To Refuse To Assemble Is Sin

Hebrews 10:24-27, “And let us consider one another in order to stir up love and good works, 25 not forsaking the assembling of ourselves together, as is the manner of some, but exhorting one another, and so much the more as you see the Day approaching.  26 For if we sin willfully after we have received the knowledge of the truth, there no longer remains a sacrifice for sins...”

The Command to not forsake the assembling implies assemblies.  To willfully and knowingly refuse to assemble with the saints results in the forfeiture of the efficacy of Christ’s blood for the forgiveness of our sin.  No sacrifice for sin means no salvation, regardless of whether one has faith or not.

Conclusion:

The Word of God is replete with commands and examples for Christians to assemble for worship.  It should be noted that everything the 1st century Christians did in their worship assemblies was for the good of the whole brotherhood both collectively and individually.

The first-century Christians did indeed assemble.  They did it on the first day of every week.

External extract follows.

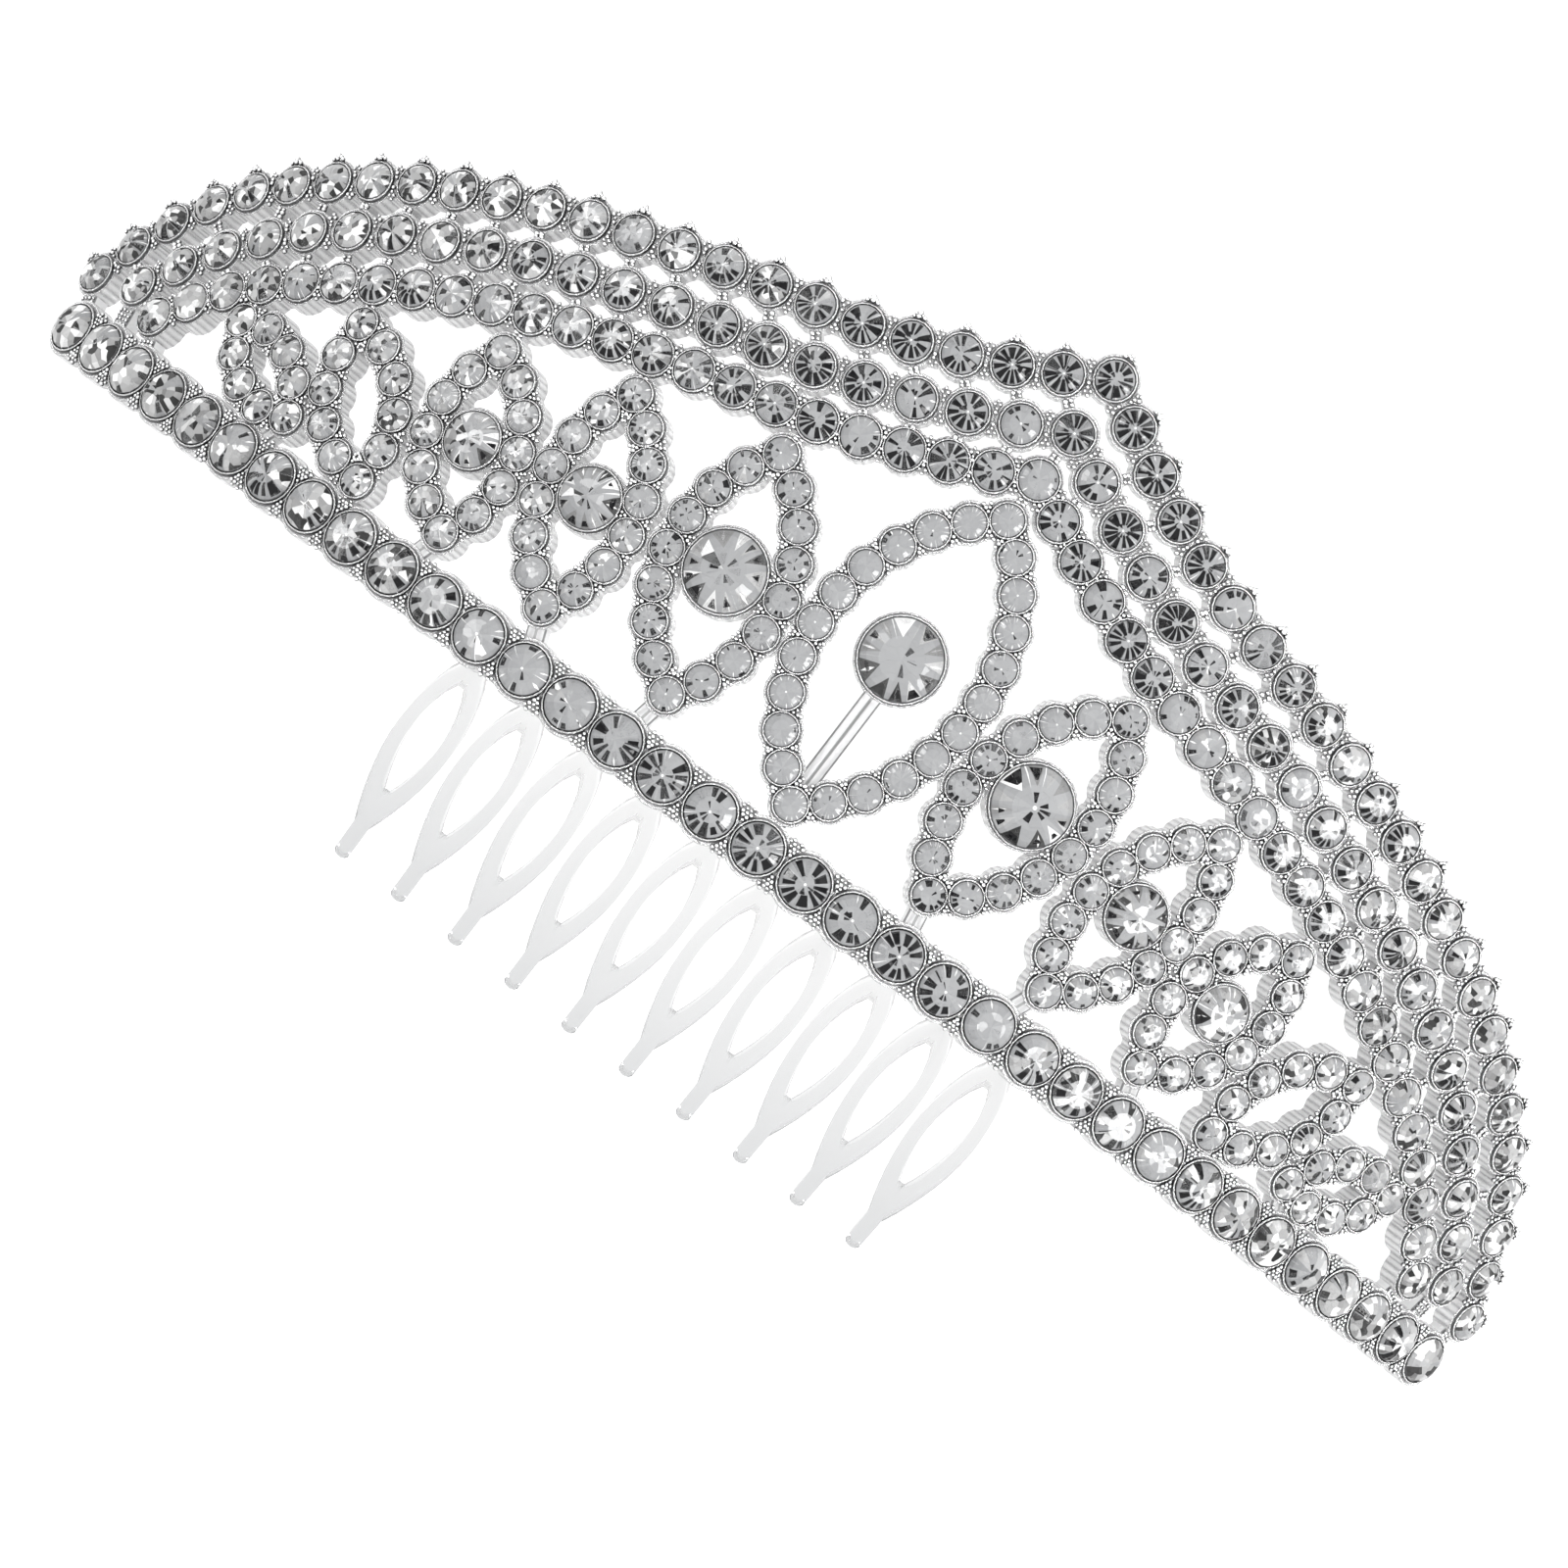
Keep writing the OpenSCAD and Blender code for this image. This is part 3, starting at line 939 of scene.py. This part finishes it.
# Greys of the ring of triangles in a large stone, and of the small facets, by chance
fan_greys = ((0.0, 0.01), (0.3, 0.06), (0.38, 0.24), (0.82, 0.44), (0.88, 0.9))
broken_greys = ((0.0, 0.02), (0.2, 0.06), (0.24, 0.3), (0.7, 0.5), (0.78, 0.8), (1.0, 1.0))


def foil_crystal():
    """Foil-backed glass, whose facets follow the numbers that each stone carries."""
    finish = Finish("foil_crystal")
    own = finish.attribute("own_place")
    cut = finish.attribute("cut")
    seed, dark_share, glint = cut[0], cut[1], cut[2]
    large = finish.attribute("large", 2)
    turned = finish.attribute("turned", 2)
    shade_side = finish.attribute("shade_side", 2)
    x, y = own[0], own[1]
    radius = (x * x + y * y) ** 0.5

    # A place in a sector is given along and across the sector's middle line. Each seed is spread by
    # large factors, so that the patterns of two stones have nothing in common.
    bearing = y.maths("ARCTAN2", x)
    slow_wave = (bearing * 2 + seed * 90).maths("SINE") * sector_waver
    lean = (bearing * 3 + seed * 40).maths("SINE") * sector_waver + slow_wave
    around = (bearing + lean) * (sectors / math.tau) + seed * 31.7
    sector = math.floor(around)
    angle = (around - sector - 0.5) * (math.tau / sectors)
    along = radius * angle.maths("COSINE")
    across = radius * angle.maths("SINE")

    # The side towards the comb is darker, the more so at the ends of the bend
    lee = (bearing - shade_side).maths("COSINE")
    darkness = dark_share * (1 + lee * (0.2 + turned * 1.0))
    glint = glint * (1 - lee * turned * 0.6)

    def chance(layer):
        """A number from 0 to 1 for each sector of each stone, with a layer for each use."""
        where = sector.node("ShaderNodeCombineXYZ", None, {0: sector, 1: seed * 97, 2: layer})
        return where.node("ShaderNodeTexWhiteNoise", {"noise_dimensions": "3D"}, {"Vector": where})

    # Dark facets by the table's middle, and dark ones that reach in from the girdle
    shift = (chance(1) - 0.5) * middle_shift
    inner = along.between(inner_from, inner_to[0] + chance(2) * inner_to[1])
    inner = inner * (abs(across - shift) < inner_width[0] + along * inner_width[1])
    inner = inner * (chance(3) < darkness * inner_chance)
    reach_in = dark_share * (outer_reach[0] - large * outer_reach[1])
    outer_start = outer_from[0] - reach_in + chance(10) * outer_from[1]
    outer = along.between(outer_start, outer_to[0] - chance(4) * outer_to[1])
    wide = outer_point_w + along * (outer_width[0] + chance(11) * outer_width[1])
    wide = wide - large * (large_narrowing - along * large_narrowing)
    outer = outer * (abs(across + shift) < wide)
    outer = outer * (chance(5) < darkness * outer_chance)
    dark = inner.maths("MAXIMUM", outer)

    # White slivers and kites, and a spark in the middle of half of the stones
    sliver_line = sliver_out[0] + along * sliver_out[1]
    sliver = along.between(sliver_from, sliver_to) * (abs(across - sliver_line) < sliver_w)
    sliver = sliver * (chance(6) < glint * 0.3 + 0.06)
    kite = kite_w - abs(along - kite_at) * kite_taper
    spot = (abs(across - shift) < kite) * (chance(7) < glint)
    star = (radius < star_r) * (seed < 0.5)
    bright = (sliver + spot + star).maths("MINIMUM", 1)

    # Grey fields, and in large stones a ring of triangles round the table
    field = 0.45 + (chance(8) - 0.5) * (0.3 + turned * 0.9) - lee * turned * 0.25
    flat = field.mix(field_low, field_high)
    fan = abs(across) < (along - fan_from) * fan_spread
    tone = chance(12).ramp(*fan_greys)
    flat = (fan * (along < fan_to) * large).mix(flat, tone)
    rim = (radius - rim_from - large * (large_rim_from - rim_from)).maths("MAXIMUM", 0) * 22
    flat = rim.maths("MINIMUM", 1).mix(flat, rim_dark)
    flat = bright.mix(flat, facet_white)
    flat = dark.mix(flat, facet_dark)

    # Sectors that are broken up into small facets, some dark and some bright
    offset = own.node("ShaderNodeCombineXYZ", None, {0: seed * 53, 1: seed * 71})
    apart = own.node("ShaderNodeVectorMath", {"operation": "ADD"}, {0: own, 1: offset})
    inputs = {"Vector": apart, "Scale": broken_scale}
    cell = own.node("ShaderNodeTexVoronoi", {"voronoi_dimensions": "2D"}, inputs, 1)
    is_broken = (chance(9) < turned * broken_chance) * (radius < broken_to)
    flat = is_broken.mix(flat, cell[0].ramp(*broken_greys))

    # Each small facet tilts its own way, so that a table doesn't mirror one light all over
    tilt = (x * (cell[1] - 0.5) + y * (cell[2] - 0.5)) * (0.4 + turned * 0.6) * (1 + large)
    finish.bump(tilt, facet_relief)
    finish.set(Base_Color=flat, Roughness=0.06, IOR=1.5, Specular_IOR_Level=0.3)
    return finish.material


crystal_finish = foil_crystal()
cutting = random.Random(21)
large_from_d = 5
dark_shares = (0.35, 0.85, 1.05, 1.2)
glint_shares = (0.4, 1.3)
turned_glint = 0.3
# Stones are turned away from the camera more and more between these places along the bend
turned_from = 15
turned_full = 75
comb_distance = 90


def set_stones(name, points, diameter, node, darkness, glint):
    """Stones of one size as one piece, which stands for a node of the frame if one is named."""
    is_large = diameter > large_from_d
    model = crystal_model(diameter)
    spins = [cutting.uniform(0, math.tau) for p in points]
    stones = copies(model, [on_bend(p, spin) for p, spin in zip(points, spins)])
    drop(model)
    for stone, p, spin in zip(stones, points, spins):
        count = len(stone.data.vertices)
        turned = (min(abs(p[0]), turned_full) - turned_from) / (turned_full - turned_from)
        turned = max(0, turned)
        dark = darkness * (1 if is_large else cutting.choice(dark_shares))
        seed = cutting.random()
        values = (seed, dark, glint * cutting.uniform(*glint_shares) + turned_glint * turned)
        cut = stone.data.attributes.new("cut", "FLOAT_VECTOR", "POINT")
        cut.data.foreach_set("vector", values * count)
        towards_comb = math.atan2(-comb_distance, -p[0])
        kept_values = {"turned": turned, "shade_side": towards_comb - spin, "large": is_large}
        for kept_name, value in kept_values.items():
            kept = stone.data.attributes.new(kept_name, "FLOAT", "POINT")
            kept.data.foreach_set("value", [value] * count)
    piece = fuse(name, stones)
    piece.data.materials.clear()
    piece.data.materials.append(crystal_finish)
    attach(piece, "root")
    if node:
        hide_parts(node)


rows = (("outer", outer_points, 0.95), ("middle", middle_points, 0.92), ("inner", inner_points, 0.82))
for row, points, darkness in rows:
    set_stones(f"{row}_row_crystals", points, band_stone_d, f"{row}_row_stones", darkness, glint=0.3)
for i, p in enumerate(base_points, 1):
    set_stones(f"base_crystal_{i}", [p], base_stone_d, f"base_stone_{i}", darkness=0.8, glint=0.35)
set_stones("centre_leaf_crystals", leaf_points(centre), leaf_stone_d, "centre_leaf_stones",
           darkness=0.06, glint=0.7)
for side, leaves in (("right", right_leaves[1:]), ("left", left_leaves)):
    for size, leaf in zip(("large", "medium", "small"), leaves):
        set_stones(f"{size}_leaf_crystals_{side}", leaf_points(leaf), leaf_stone_d,
                   f"{size}_leaf_stones_{side}", darkness=0.4, glint=0.5)
        set_stones(f"{size}_solitaire_crystal_{side}", [solitaire_at(leaf)], leaf["solitaire_d"],
                   f"{size}_solitaire_{side}", darkness=0.85, glint=0.5)
    for size, leaf in zip(("narrow", "end"), leaves[3:]):
        set_stones(f"{size}_leaf_crystals_{side}", leaf_points(leaf), leaf_stone_d, None,
                   darkness=0.4, glint=0.4)
set_stones("centre_solitaire_crystal", [solitaire_at(centre)], centre["solitaire_d"],
           "centre_solitaire", darkness=0.45, glint=0.5)

# The comb is one moulding of clear plastic, fixed behind the base row: a thin spine and ten looped
# teeth. Its shape is the frame's own, with the edges rounded as they leave the mould. It looks
# greyer towards the tips of the teeth. Lengths are in metres.
edge_round = 0.00028
weld = 0.000002
flat_angle = math.radians(1)
edge_angle = math.radians(50)
spine_y = 0.005
tips_y = 0.033
spine_tint = (0.8, 0.8, 0.8, 1)
tips_tint = (0.6, 0.605, 0.61, 1)
swirl_scale = 160

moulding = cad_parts["comb"].copy()
moulding.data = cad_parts["comb"].data.copy()
moulding.parent = None
for key in list(moulding.keys()):
    del moulding[key]
moulding.name = "clear_comb"
bpy.context.collection.objects.link(moulding)
bpy.ops.object.select_all(action="DESELECT")
moulding.select_set(True)
bpy.context.view_layer.objects.active = moulding
bpy.ops.object.mode_set(mode="EDIT")
bpy.ops.mesh.select_all(action="SELECT")
bpy.ops.mesh.remove_doubles(threshold=weld)
bpy.ops.mesh.dissolve_limited(angle_limit=flat_angle)
bpy.ops.object.mode_set(mode="OBJECT")
rounding = moulding.modifiers.new("rounding", "BEVEL")
rounding.width = edge_round
rounding.segments = 2
rounding.limit_method = "ANGLE"
rounding.angle_limit = edge_angle
bpy.ops.object.modifier_apply(modifier="rounding")
bpy.ops.object.shade_smooth_by_angle(angle=edge_angle)

plastic = Finish("clear_plastic")
swirl = plastic.noise(swirl_scale, 2)
reach = plastic.place()[1].ramp((spine_y, 0.0), (tips_y, 1.0))
plastic.set(Base_Color=reach.mix(spine_tint, tips_tint), Roughness=0.12 + swirl * 0.06)
plastic.set(IOR=1.18, Transmission_Weight=1.0)
moulding.data.materials.clear()
moulding.data.materials.append(plastic.material)
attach(moulding, "root")
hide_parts("comb")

During these weekly assemblies, they engaged in activities that were acts of worship toward God and service toward one another.

Many people today try and deny the reality of the assemblies of Christians for the purpose of collective worship, however, such a position cannot be supported by a comprehensive examination of God’s Word.  One cannot be a faithful Christian and expect Jesus’ sacrifice to have any benefit if they fail to assemble with the saints.